Si l’Etat se félicite et se présente presque comme un sauveur, en fixant un plafond indépassable pour limiter les dépenses avec ce prix fixe, la vérité est tout autre. En effet, les 20% à charge n’atteignaient que rarement ce prix, le coût moyen d’un examen aux urgences étant estimé entre 60 et 80 euros par les chefs de services des hôpitaux, soit un reste à payer compris entre 12 et 16 euros. Moins que le nouveau forfait frôlant les 20 euros. Loin d’une mesure d’aide : une volonté de faire des économies sur le dos des plus précaires, une mécanique désormais habituelle…

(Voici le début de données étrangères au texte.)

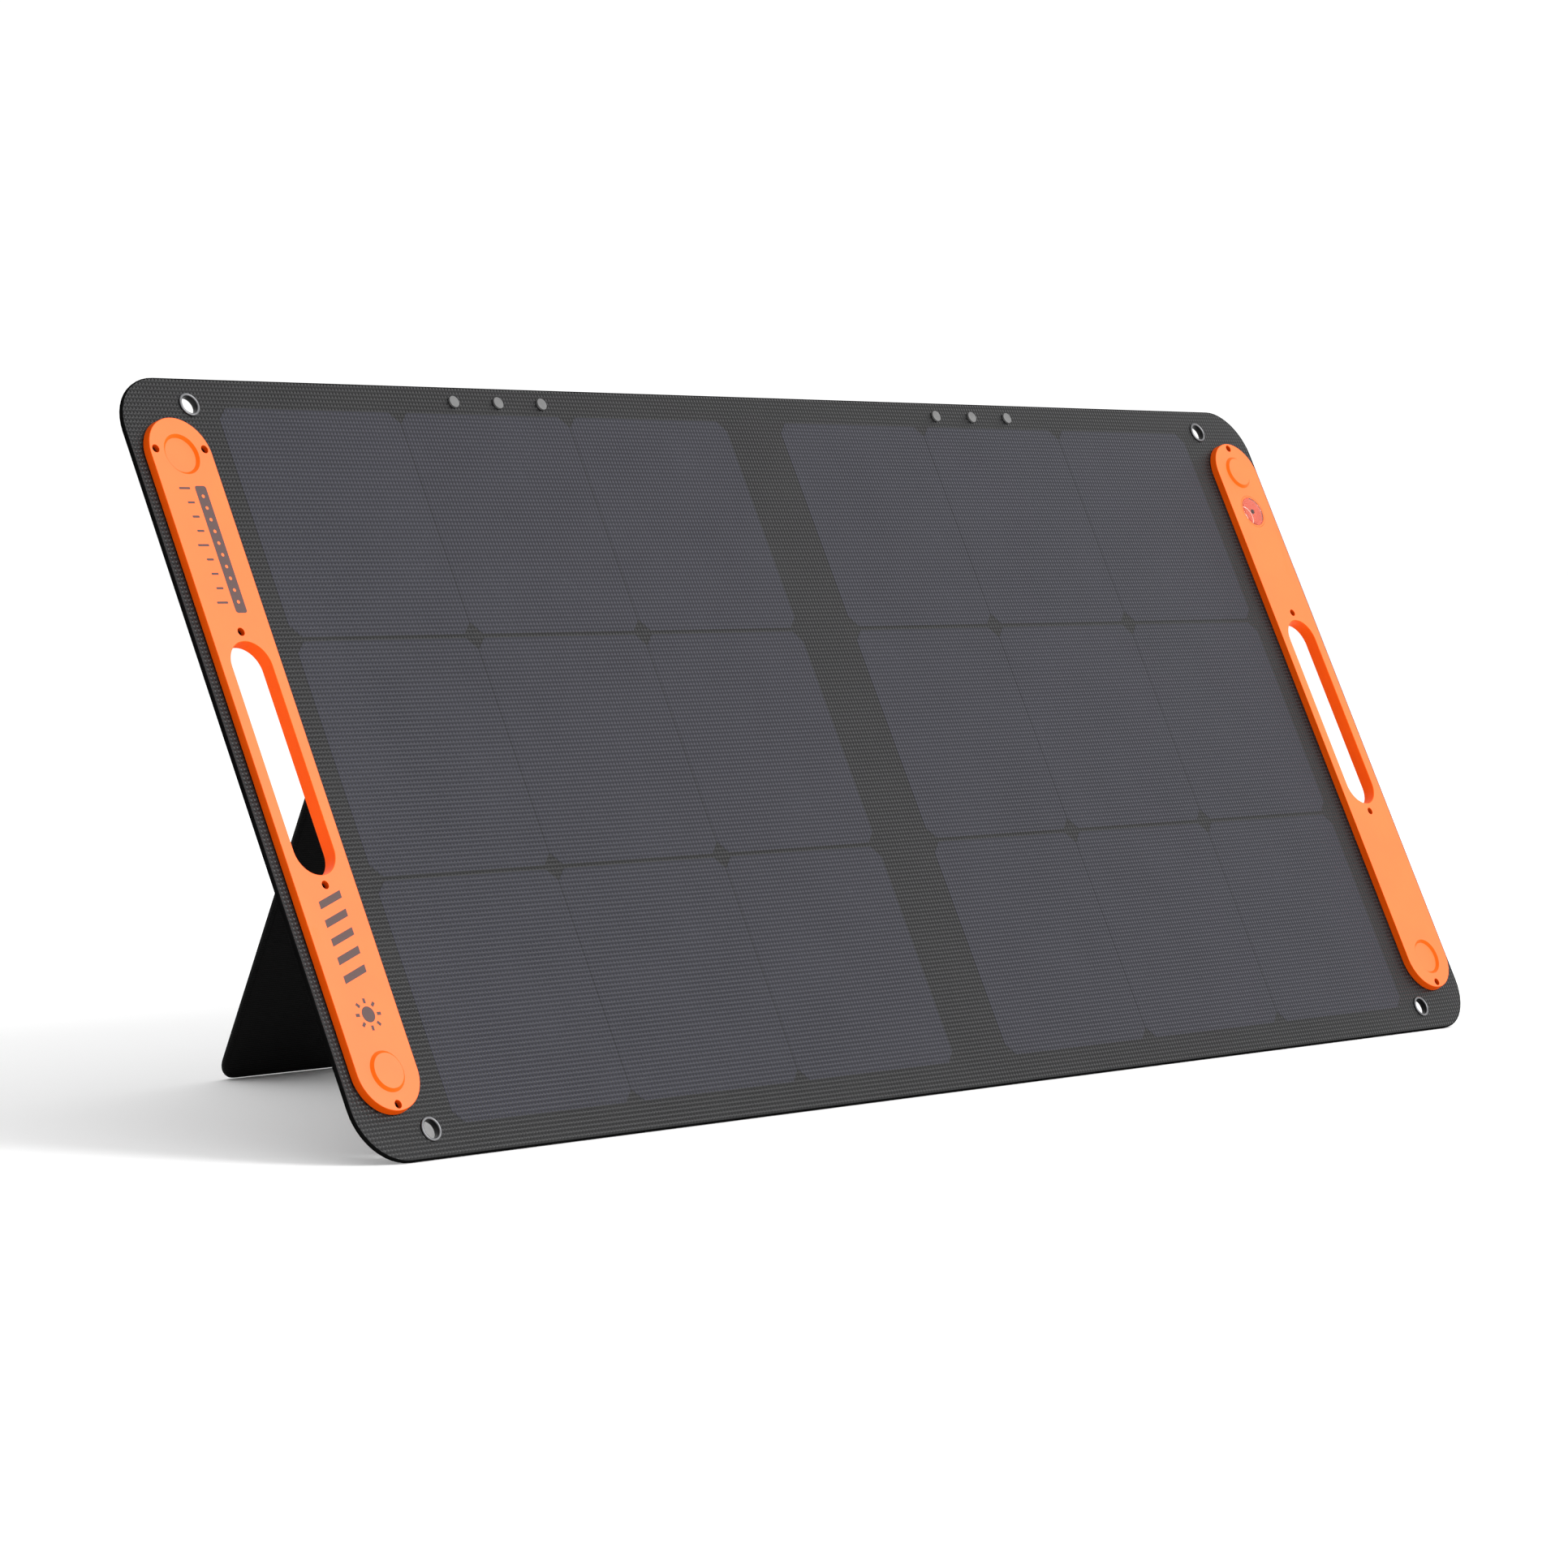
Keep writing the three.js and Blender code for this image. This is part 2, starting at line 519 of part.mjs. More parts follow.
// ---------- assembly ----------
const panel = new THREE.Group();
for (const side of SIDES) {
  const { name, sign } = side;
  panel.add(frontLaminate(side), cellString(side), backingBoard(side), rearFabric(side));
  panel.add(handleFront(side), handleRear(side), hingeStrap(side), stand(side));
  for (const place of discPlaces(sign)) panel.add(handleMagnet(`${name}_${place.name}_magnet`, place));
  screwPlaces(sign).forEach(([x, y], i) => panel.add(handleScrew(`${name}_handle_screw_${i + 1}`, x, y)));
  rivetPlaces(sign).forEach(([x, y], i) => panel.add(rivet(`${name}_rivet_${i + 1}`, x, y)));
  const [upper, lower] = grommetPlaces(sign);
  panel.add(grommet(`${name}_upper_grommet`, ...upper), grommet(`${name}_lower_grommet`, ...lower));
}
panel.add(foldStrip('fold_front_laminate', LAMINATE, LAMINATE_GREY));
panel.add(foldStrip('fold_rear_fabric', FABRIC, CLOTH_BLACK));
panel.add(...sunDial(), pocket(), zipChain(), zipSlider(), zipPull(), ...outputBox());

// Lean the panel back and stand its lower back edge and both feet on the ground.
panel.rotation.x = Math.PI / 2 - lean;
panel.position.z = groundLift;

const group = new THREE.Group();
group.add(panel);
const extent = new THREE.Box3().setFromObject(group, true);
panel.position.y = -(extent.min.y + extent.max.y) / 2;
group.updateMatrixWorld(true);

export default group;
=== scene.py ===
"""Visual model of a folding solar panel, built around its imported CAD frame.

Lengths are millimetres in the panel's own frame (x across, y up the slope from the bottom edge,
z out of the front face) until a piece is made, where they become metres.
"""

import math
import random

import bmesh
import bpy
from mathutils import Matrix, Vector
from mathutils.geometry import delaunay_2d_cdt


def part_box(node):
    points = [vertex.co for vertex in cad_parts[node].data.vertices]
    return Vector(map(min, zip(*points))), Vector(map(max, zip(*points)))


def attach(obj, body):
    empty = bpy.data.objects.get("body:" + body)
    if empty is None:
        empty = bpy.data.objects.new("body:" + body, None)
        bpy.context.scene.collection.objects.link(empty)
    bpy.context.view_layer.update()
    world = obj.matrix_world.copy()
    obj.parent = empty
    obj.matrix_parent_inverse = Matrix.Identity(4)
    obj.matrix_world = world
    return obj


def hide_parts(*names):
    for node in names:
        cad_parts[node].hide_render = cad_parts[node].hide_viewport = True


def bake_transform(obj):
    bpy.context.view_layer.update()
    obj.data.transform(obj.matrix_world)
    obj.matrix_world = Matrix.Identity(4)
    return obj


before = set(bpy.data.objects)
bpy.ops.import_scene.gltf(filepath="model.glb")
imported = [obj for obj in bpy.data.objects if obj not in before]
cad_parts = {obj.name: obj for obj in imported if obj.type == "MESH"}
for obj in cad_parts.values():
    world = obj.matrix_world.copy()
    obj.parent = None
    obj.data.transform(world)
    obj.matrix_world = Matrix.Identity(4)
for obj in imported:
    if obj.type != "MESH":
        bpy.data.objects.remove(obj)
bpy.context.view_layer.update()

MM = 0.001
TAU = 2 * math.pi
EMBOSS = 3.0  # pitch of the film's grid
SIDES = (("left", -1), ("right", 1))

# ---------- sizes shared with the CAD frame ----------
WIDTH, HEIGHT, CORNER = 1220, 542, 38
HALF, MID = WIDTH / 2, HEIGHT / 2
LEAN = math.radians(25.81)
STAND_OPEN = math.radians(50.16)
AXIS_X = 6.2
BOARD_BACK, BOARD_FRONT = -2.8, -0.8
HANDLE_X, HANDLE_W, HANDLE_L, HANDLE_TOP = 574, 52.2, 478.5, 5.7
SLOT_W, SLOT_L, COLLAR_WALL, COLLAR_BACK = 34.3, 161.2, 1.6, -4.5
DISC_Y = (HANDLE_L - HANDLE_W) / 2
BOSS_R, RECESS_R, DISC_STEP, DISC_TAPER = 13.8, 14.3, 1.7, 2.0
CELL, GAP_X, GAP_Y, CUT, FIRST_X = 164.8, 0.6, 3, 8.3, 29.6
GROMMET_X, GROMMET_Y = 548, 19.2
STAND_X, STAND_Y, STAND_Z, STAND_W, STAND_L = 260, 524, -4.1, 130, 517.17
POCKET_X, POCKET_Y, POCKET_W, POCKET_H = 437, 200, 185, 210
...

Mais ce changement va également affecter les personnes jusque-là dispensées du ticket modérateur (personnes enceintes, bénéficiaires des ALD, etc.), qui payeront désormais un forfait, réduit certes, mais de 8 euros tout de même. Ainsi, plus que des nouveaux coûts pour aller aux urgences, cette mesure inquiète, car elle pourrait inciter les personnes les plus précaires à ne plus se faire soigner. Si le but original était de désengorger les services d’urgences pour envoyer les « petits bobos » vers la médecine des villes, faudrait-il encore que celle-ci soit accessible pour toutes et tous, ce qui est aujourd’hui loin d’être le cas, tout particulièrement pour les personnes les plus précaire.